Algún día el cine francés deberá rendir cuentas, por lo menos el de la Nouvelle Vague y alrededores. A partir de sus figuras de estilo, repetidas y replicadas hasta la saciedad, se ha creado un simulacro de puesta en escena que aparenta lo que no es. Y desde sus ruinas se ha configurado una plusvalía del residuo formal que lo mismo vale para un roto que para un descosido, desde los mejores estilistas (Desplechin, Assayas, Hansen-Love…) hasta los virtuosos del fingimiento (Audiard, Canet, Lafosse…). Los hijos de otros, la última película de Rebecca Zlotowski, pertenece sin duda a esta última categoría. Incluso hay en ella fundidos y aperturas en iris, o cartas leídas por sus remitentes mirando a cámara, que apuntan al cine de François Truffaut. Nada más lejos de la realidad, por el contrario: este es un film de imágenes planas, casi inexistentes de tan manidas, cuya trama no tiene otro remedio que destacar por encima de una forma tan fofa y blandengue que a veces parece derretirse ante nuestros propios ojos.

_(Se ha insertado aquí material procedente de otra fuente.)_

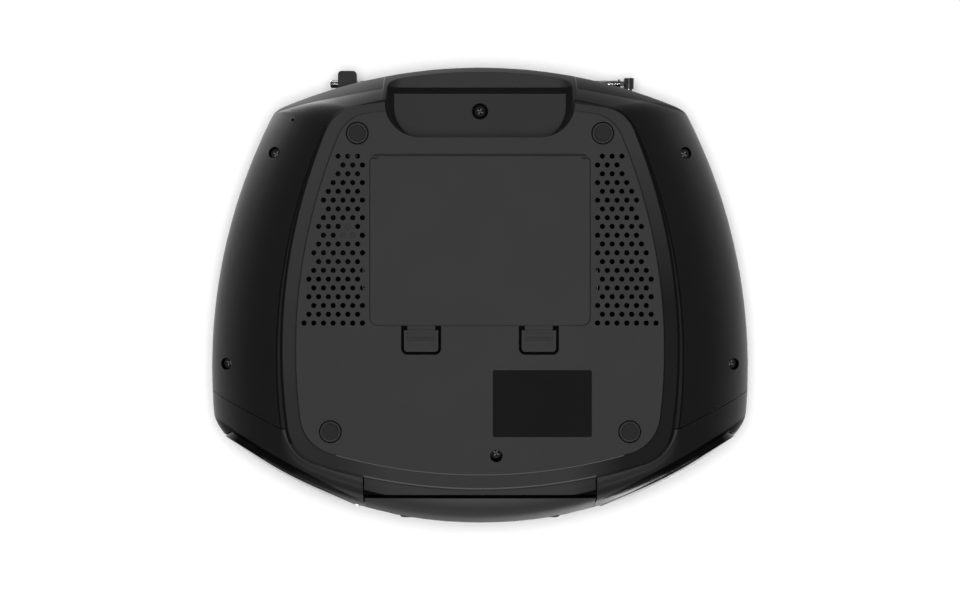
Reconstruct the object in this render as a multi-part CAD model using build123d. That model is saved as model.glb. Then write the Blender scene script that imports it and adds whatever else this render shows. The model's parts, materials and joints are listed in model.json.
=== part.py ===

Virginie Efira es aquí una mujer al borde de la menopausia en cuya vida se cruza un hombre que finge seguir siendo joven, padre de una niña presuntamente encantadora. Ella quiere tener hijos, él ya ha tenido bastante. Estamos, pues, ante otra película sobre la maternidad, como deseo pero también como obligación, pero con la particularidad de que esa cuestión podría ser sustituida por cualquier otra y no pasaría absolutamente nada. Con toques de comedia y de melodrama, Los hijos de otros no da puntada sin hilo: cada vez que aparece un personaje o se da a ver una situación, es para que la audiencia tome nota. O, dicho de otro modo, si la protagonista tiene una hermana, es para que esta, a su vez, tenga un hijo que subraye la frustración de aquella. Su condición de profesora de instituto sirve para que uno de sus alumnos, ya talludito pero más bien díscolo, acabe representando al hijo adolescente que nunca tuvo. Cuando nos enteramos de que una de las madres de la guardería se está muriendo de cáncer, nos apercibimos simultáneamente de que esta es también –o quiere ser– una película sobre el envejecimiento y la proximidad de la muerte… Todos estos tableaux, en fin, vienen indefectiblemente ilustrados por canciones ad hoc, siempre clásicos más bien vintage de procedencia variada y diversa. De la misma manera en que la forma es informe, el contenido es incontinente. Y la glorificación de la heroína acaba siendo no tanto un gesto feminista como una puesta al día de la novela rosa, versión pret à porter. Es decir, todo lo contrario de lo que se pretende.